** Rows from an object dataset **
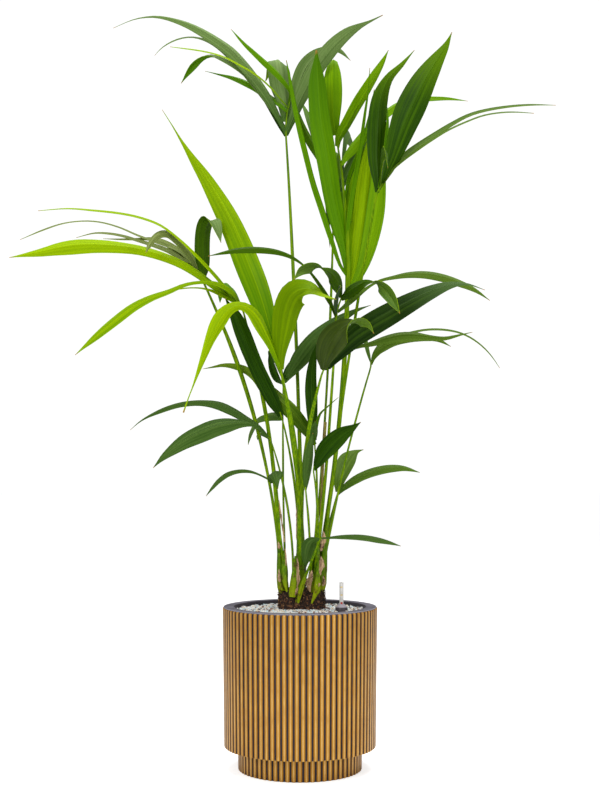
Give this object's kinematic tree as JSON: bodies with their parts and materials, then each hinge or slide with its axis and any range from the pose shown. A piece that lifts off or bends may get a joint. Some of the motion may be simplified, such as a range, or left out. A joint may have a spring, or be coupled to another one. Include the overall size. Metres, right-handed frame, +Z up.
{
  "type": "kentia palm in a ribbed planter",
  "caption": "Potted kentia palm: a clump of arching pinnate fronds on long bare stalks, in a tall round ribbed planter with a footed base and a water level gauge.",
  "frame": {"origin": "middle of the planter's flat underside, on the floor", "axes": "+Z up, -Y towards the front as pictured, +X to the right as seen from the front"},
  "size_m": [1.0826, 0.8007, 1.5132],
  "materials": {
    "planter": "satin gold paint on ribs, worn dark in the grooves",
    "gravel": "matt",
    "soil": "matt, crumbly",
    "gauge_cap": "satin",
    "gauge_tube": "frosted",
    "stem": "fibrous, dry sheaths",
    "stalk": "smooth, slightly waxy",
    "old_stalk": "dry",
    "frond": "satin leaf"
  },
  "bodies": {
    "root": {"planter": "planter", "gravel": "gravel", "root_ball": "soil", "gauge_cap": "gauge_cap", "gauge_tube": "gauge_tube", "stem_left": "stem", "stem_front": "stem", "stem_middle": "stem", "stem_inner": "stem", "stem_right": "stem", "stalk_left_back": "stalk", "frond_left_back": "frond", "stalk_left_front": "stalk", "frond_left_front": "frond", "stalk_middle_back": "stalk", "frond_middle_back": "frond", "stalk_inner_back": "stalk", "frond_inner_back": "frond", "stalk_middle_front": "stalk", "frond_middle_front": "frond", "stalk_small_left": "stalk", "frond_small_left": "frond", "stalk_low_left": "stalk", "frond_low_left": "frond", "stalk_top": "stalk", "frond_top": "frond", "stalk_upright": "stalk", "frond_upright": "frond", "stalk_right_front": "stalk", "frond_right_front": "frond", "stalk_far_back": "stalk", "frond_far_back": "frond", "stalk_centre_front": "stalk", "frond_centre_front": "frond", "stalk_broad_right": "stalk", "frond_broad_right": "frond", "stalk_arching_right": "stalk", "frond_arching_right": "frond", "stalk_low_right": "stalk", "frond_low_right": "frond", "stalk_lowest": "stalk", "frond_lowest": "frond", "stalk_left_shoot": "stalk", "frond_left_shoot": "frond", "stalk_right_shoot": "stalk", "frond_right_shoot": "frond", "stalk_short_dark": "stalk", "frond_short_dark": "frond", "stalk_old_stub": "old_stalk"}
  },
  "joints": []
}
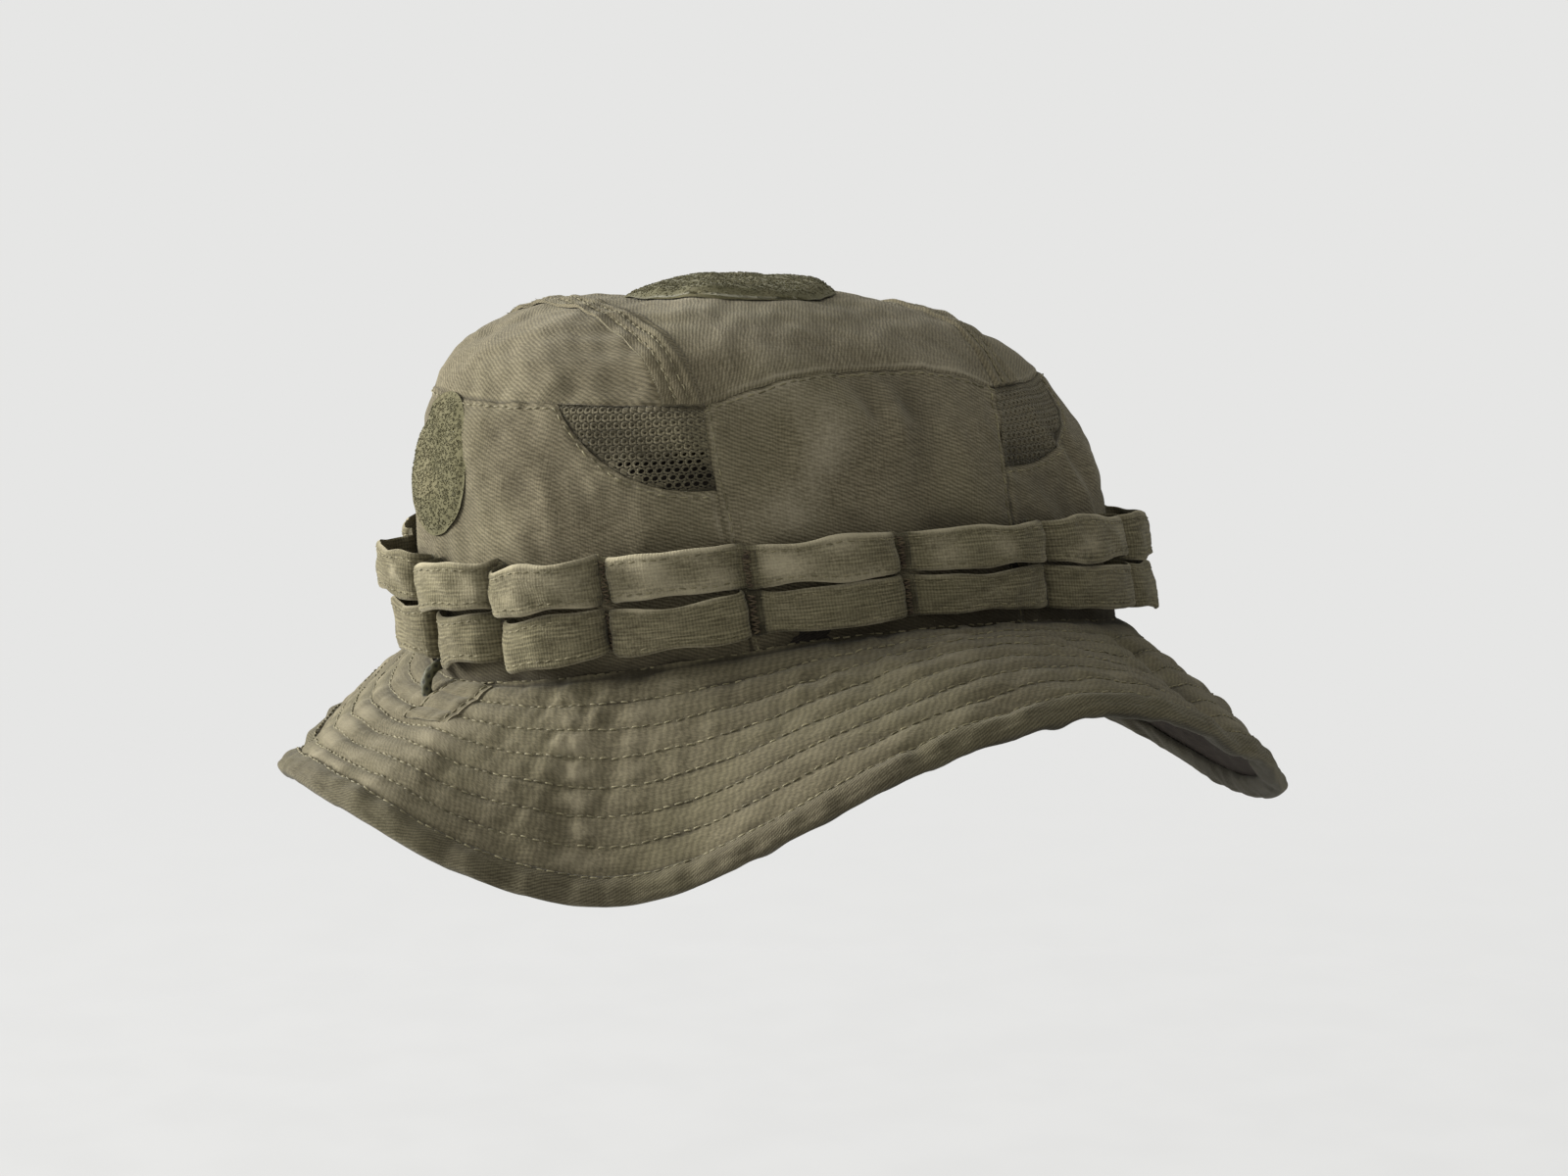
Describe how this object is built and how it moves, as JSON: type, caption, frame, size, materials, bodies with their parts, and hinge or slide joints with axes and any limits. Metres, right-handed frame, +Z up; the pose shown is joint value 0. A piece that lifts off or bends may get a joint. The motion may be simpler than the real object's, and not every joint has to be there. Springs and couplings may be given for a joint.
{
  "type": "boonie hat",
  "caption": "Soft cloth sun hat with a panelled crown, mesh vents, rows of open webbing loops, round loop patches, a stitched wavy brim and a drawcord with a cord lock.",
  "frame": {"origin": "centre of the head opening, level with the crown-to-brim seam", "axes": "+Z up, +Y towards the front of the hat, -Y towards the drawcord at the rear, +X towards the side that the picture shows"},
  "size_m": [0.2859, 0.2932, 0.1617],
  "materials": {
    "cloth": "plain-woven ripstop-weight cotton, matt",
    "under_cloth": "plain-woven cotton, matt, darker",
    "mesh": "perforated knit, matt",
    "loop_pile": "fuzzy loop pile",
    "webbing": "ribbed webbing, matt",
    "thread": "polyester thread, slight sheen",
    "lining": "plain-woven lining, matt",
    "cord": "braided, slight sheen",
    "lock_plastic": "moulded, fine texture",
    "spring_steel": "bright wire"
  },
  "bodies": {
    "hat": {"crown_centre_panel": "cloth", "crown_rear_cap": "cloth", "crown_front_cap": "cloth", "rear_panel": "cloth", "front_panel": "cloth", "right_side_panel": "cloth", "left_side_panel": "cloth", "vent_rear_right": "mesh", "vent_rear_left": "mesh", "vent_front_right": "mesh", "vent_front_left": "mesh", "rear_seam_tape": "cloth", "front_seam_tape": "cloth", "top_loop_patch": "loop_pile", "rear_loop_patch": "loop_pile", "webbing_upper": "webbing", "webbing_lower": "webbing", "webbing_bartacks": "thread", "sweatband": "lining", "drawcord": "cord", "cord_buttonhole": "thread", "brim_top_ply": "cloth", "brim_interlining": "lining", "brim_under_ply": "under_cloth", "brim_binding": "cloth", "brim_tab": "cloth", "drawcord_tail": "cord", "tail_knot": "cord"},
    "cord_lock": {"cord_lock_body": "lock_plastic", "cord_lock_spring": "spring_steel"},
    "lock_plunger": {"cord_lock_plunger": "lock_plastic"}
  },
  "joints": [
    {"name": "cord_lock_slide", "type": "slide", "parent": "hat", "child": "cord_lock", "axis": [0, 0, -1], "range_m": [0, 0.01]},
    {"name": "plunger_press", "type": "slide", "parent": "cord_lock", "child": "lock_plunger", "axis": [-1, 0, 0], "range_m": [0, 0.003], "stiffness_N_per_m": 500, "springref_m": -0.002, "deforming": ["cord_lock_spring"]}
  ]
}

** To be done **
Reproduce every line of the data verbatim.

** Complete output **
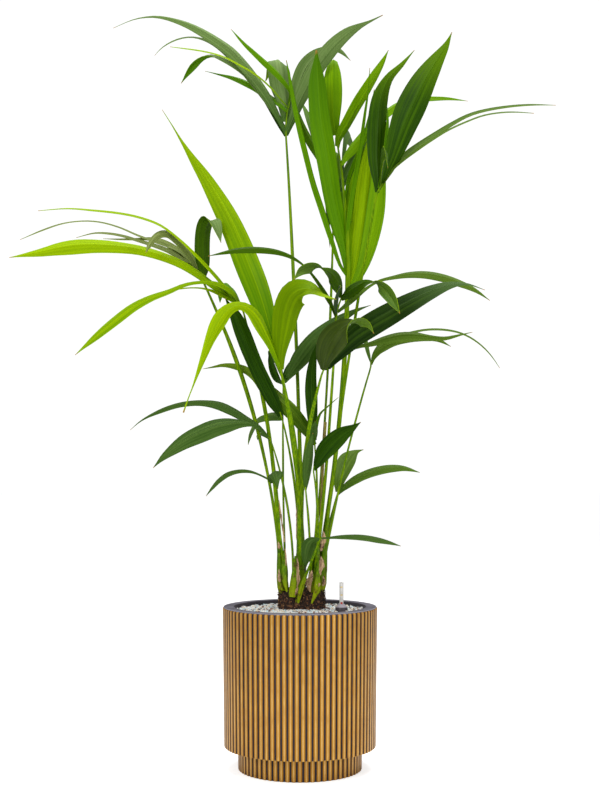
Give this object's kinematic tree as JSON: bodies with their parts and materials, then each hinge or slide with its axis and any range from the pose shown. A piece that lifts off or bends may get a joint. Some of the motion may be simplified, such as a range, or left out. A joint may have a spring, or be coupled to another one. Include the overall size. Metres, right-handed frame, +Z up.
{
  "type": "kentia palm in a ribbed planter",
  "caption": "Potted kentia palm: a clump of arching pinnate fronds on long bare stalks, in a tall round ribbed planter with a footed base and a water level gauge.",
  "frame": {"origin": "middle of the planter's flat underside, on the floor", "axes": "+Z up, -Y towards the front as pictured, +X to the right as seen from the front"},
  "size_m": [1.0826, 0.8007, 1.5132],
  "materials": {
    "planter": "satin gold paint on ribs, worn dark in the grooves",
    "gravel": "matt",
    "soil": "matt, crumbly",
    "gauge_cap": "satin",
    "gauge_tube": "frosted",
    "stem": "fibrous, dry sheaths",
    "stalk": "smooth, slightly waxy",
    "old_stalk": "dry",
    "frond": "satin leaf"
  },
  "bodies": {
    "root": {"planter": "planter", "gravel": "gravel", "root_ball": "soil", "gauge_cap": "gauge_cap", "gauge_tube": "gauge_tube", "stem_left": "stem", "stem_front": "stem", "stem_middle": "stem", "stem_inner": "stem", "stem_right": "stem", "stalk_left_back": "stalk", "frond_left_back": "frond", "stalk_left_front": "stalk", "frond_left_front": "frond", "stalk_middle_back": "stalk", "frond_middle_back": "frond", "stalk_inner_back": "stalk", "frond_inner_back": "frond", "stalk_middle_front": "stalk", "frond_middle_front": "frond", "stalk_small_left": "stalk", "frond_small_left": "frond", "stalk_low_left": "stalk", "frond_low_left": "frond", "stalk_top": "stalk", "frond_top": "frond", "stalk_upright": "stalk", "frond_upright": "frond", "stalk_right_front": "stalk", "frond_right_front": "frond", "stalk_far_back": "stalk", "frond_far_back": "frond", "stalk_centre_front": "stalk", "frond_centre_front": "frond", "stalk_broad_right": "stalk", "frond_broad_right": "frond", "stalk_arching_right": "stalk", "frond_arching_right": "frond", "stalk_low_right": "stalk", "frond_low_right": "frond", "stalk_lowest": "stalk", "frond_lowest": "frond", "stalk_left_shoot": "stalk", "frond_left_shoot": "frond", "stalk_right_shoot": "stalk", "frond_right_shoot": "frond", "stalk_short_dark": "stalk", "frond_short_dark": "frond", "stalk_old_stub": "old_stalk"}
  },
  "joints": []
}
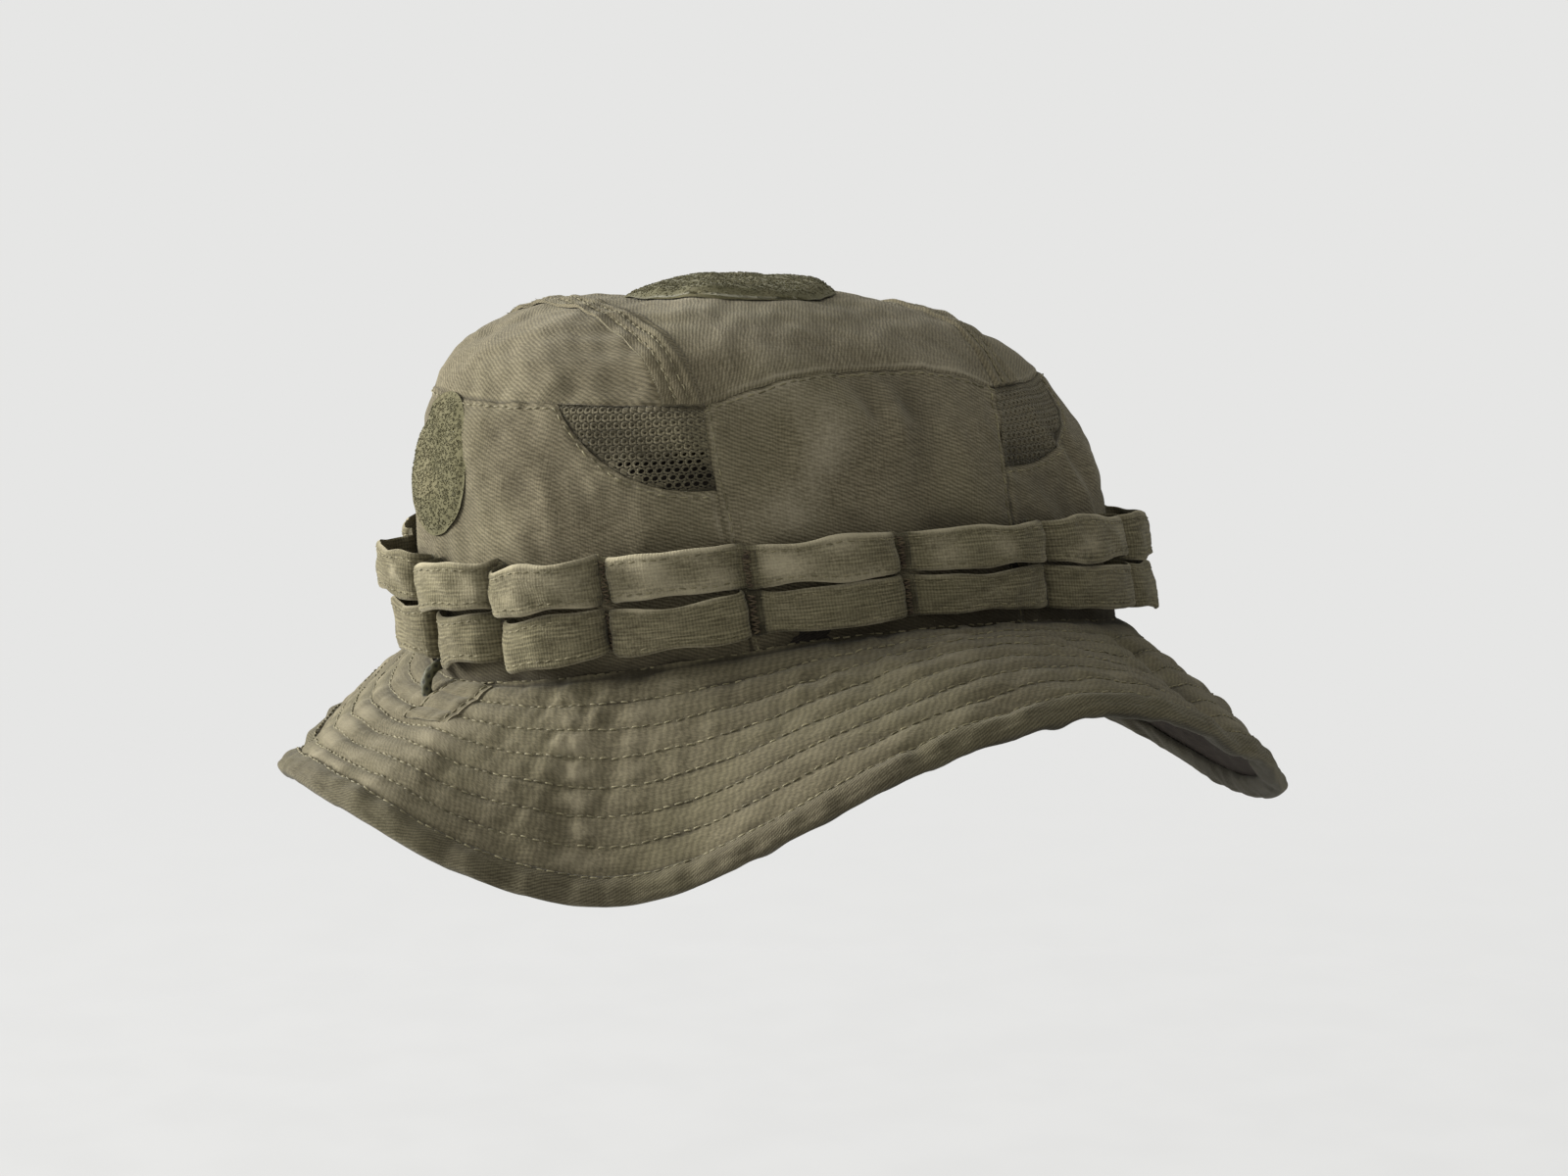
Describe how this object is built and how it moves, as JSON: type, caption, frame, size, materials, bodies with their parts, and hinge or slide joints with axes and any limits. Metres, right-handed frame, +Z up; the pose shown is joint value 0. A piece that lifts off or bends may get a joint. The motion may be simpler than the real object's, and not every joint has to be there. Springs and couplings may be given for a joint.
{
  "type": "boonie hat",
  "caption": "Soft cloth sun hat with a panelled crown, mesh vents, rows of open webbing loops, round loop patches, a stitched wavy brim and a drawcord with a cord lock.",
  "frame": {"origin": "centre of the head opening, level with the crown-to-brim seam", "axes": "+Z up, +Y towards the front of the hat, -Y towards the drawcord at the rear, +X towards the side that the picture shows"},
  "size_m": [0.2859, 0.2932, 0.1617],
  "materials": {
    "cloth": "plain-woven ripstop-weight cotton, matt",
    "under_cloth": "plain-woven cotton, matt, darker",
    "mesh": "perforated knit, matt",
    "loop_pile": "fuzzy loop pile",
    "webbing": "ribbed webbing, matt",
    "thread": "polyester thread, slight sheen",
    "lining": "plain-woven lining, matt",
    "cord": "braided, slight sheen",
    "lock_plastic": "moulded, fine texture",
    "spring_steel": "bright wire"
  },
  "bodies": {
    "hat": {"crown_centre_panel": "cloth", "crown_rear_cap": "cloth", "crown_front_cap": "cloth", "rear_panel": "cloth", "front_panel": "cloth", "right_side_panel": "cloth", "left_side_panel": "cloth", "vent_rear_right": "mesh", "vent_rear_left": "mesh", "vent_front_right": "mesh", "vent_front_left": "mesh", "rear_seam_tape": "cloth", "front_seam_tape": "cloth", "top_loop_patch": "loop_pile", "rear_loop_patch": "loop_pile", "webbing_upper": "webbing", "webbing_lower": "webbing", "webbing_bartacks": "thread", "sweatband": "lining", "drawcord": "cord", "cord_buttonhole": "thread", "brim_top_ply": "cloth", "brim_interlining": "lining", "brim_under_ply": "under_cloth", "brim_binding": "cloth", "brim_tab": "cloth", "drawcord_tail": "cord", "tail_knot": "cord"},
    "cord_lock": {"cord_lock_body": "lock_plastic", "cord_lock_spring": "spring_steel"},
    "lock_plunger": {"cord_lock_plunger": "lock_plastic"}
  },
  "joints": [
    {"name": "cord_lock_slide", "type": "slide", "parent": "hat", "child": "cord_lock", "axis": [0, 0, -1], "range_m": [0, 0.01]},
    {"name": "plunger_press", "type": "slide", "parent": "cord_lock", "child": "lock_plunger", "axis": [-1, 0, 0], "range_m": [0, 0.003], "stiffness_N_per_m": 500, "springref_m": -0.002, "deforming": ["cord_lock_spring"]}
  ]
}